We have 8 "numbers" to permutate: .$\displaystyle \left\{\boxed{12},\,3,\,4,\,5,\,6,\,7,\,8,\,9 \right\} $

There are 8! ways.

Therefore, there are: .$\displaystyle 2\cdot8! \:=\:80,640$ permutations.

Quote:

3. There are 10 chairs in a row:

a) In how many ways can three people be seated? . $\displaystyle {\color{blue}10\cdot9\cdot9 \,=\,720}$

b) In how many of these will the two end chairs be occupied?

The left chair can be occupied by any of the 3 people.

The right chair can be occupied by of the other 2 people.

The third person has a choice of the 8 middle chairs.

There are: .$\displaystyle 3\cdot2\cdot8 \,=\,48$ ways.

Quote:

c) In how many of these will the two end chairs be empty?

The end chairs are to be empty.

The 3 people are to sit in the 8 other chairs.

There are: .$\displaystyle 8\cdot7\cdot6 \,=\,336$ ways.

Quote:

4. All possible three-digit numbers are formed from the odd digits {1, 3, 5, 7, 9},

(a) How many such numbers are possible **if each digit is used only once**? .5 x 4 x 3 = 60

(b) How many of the numbers from part (a) are larger than 350?

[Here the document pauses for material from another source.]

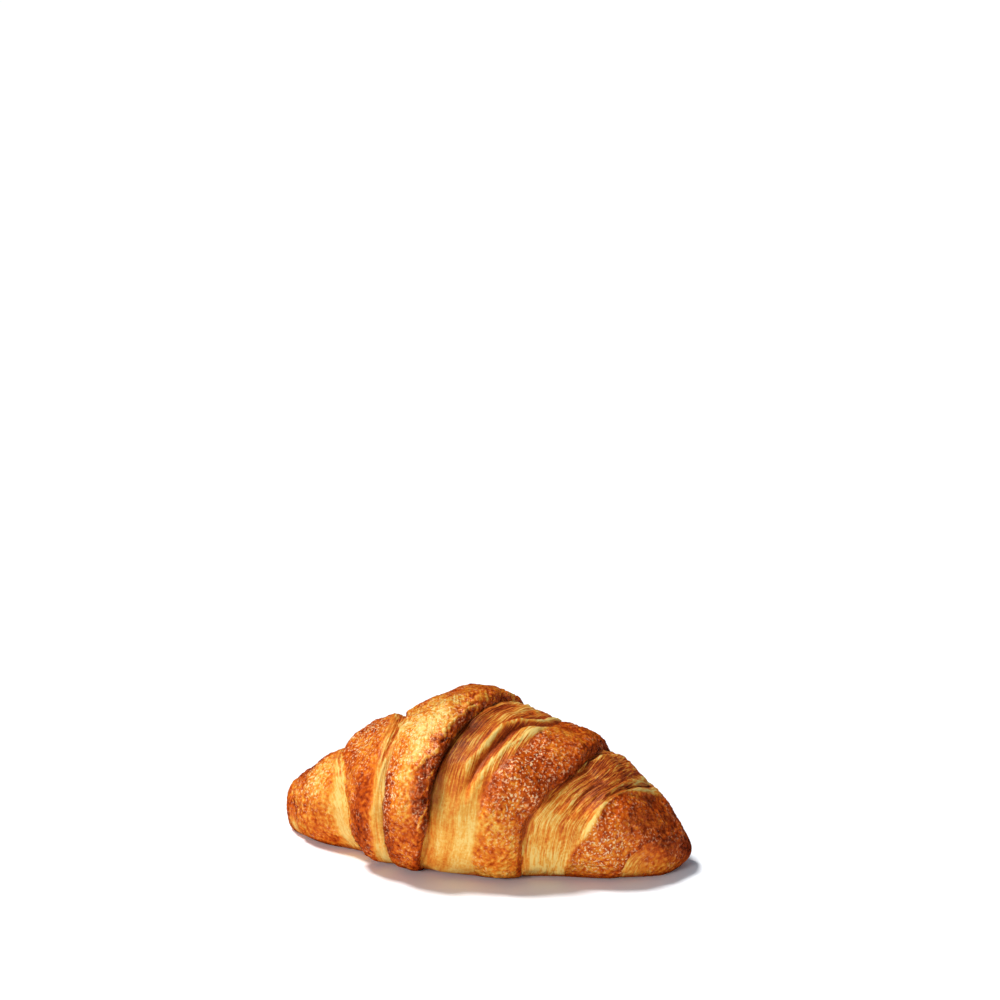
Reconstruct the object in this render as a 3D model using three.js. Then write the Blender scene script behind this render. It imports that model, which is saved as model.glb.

Digits may NOT be repeated.

Suppose the number begins with "3".

The second digit must be 5, 7, or 9 . . . 3 choices.

The third digit can be any of the other 3 digits.

There are: .$\displaystyle 3cdot 3 \,=\,9$ numbers.

Suppose the number begins with 5, 7, or 9 . . . 3 choices.

The other two digits can be any of $\displaystyle 4\cdot3 \,=\,12$ choices.

There are: .$\displaystyle 3\cdot12 \,=\,36$ numbers.

Answer: .$\displaystyle 9 + 36 \,=\,45$ numbers.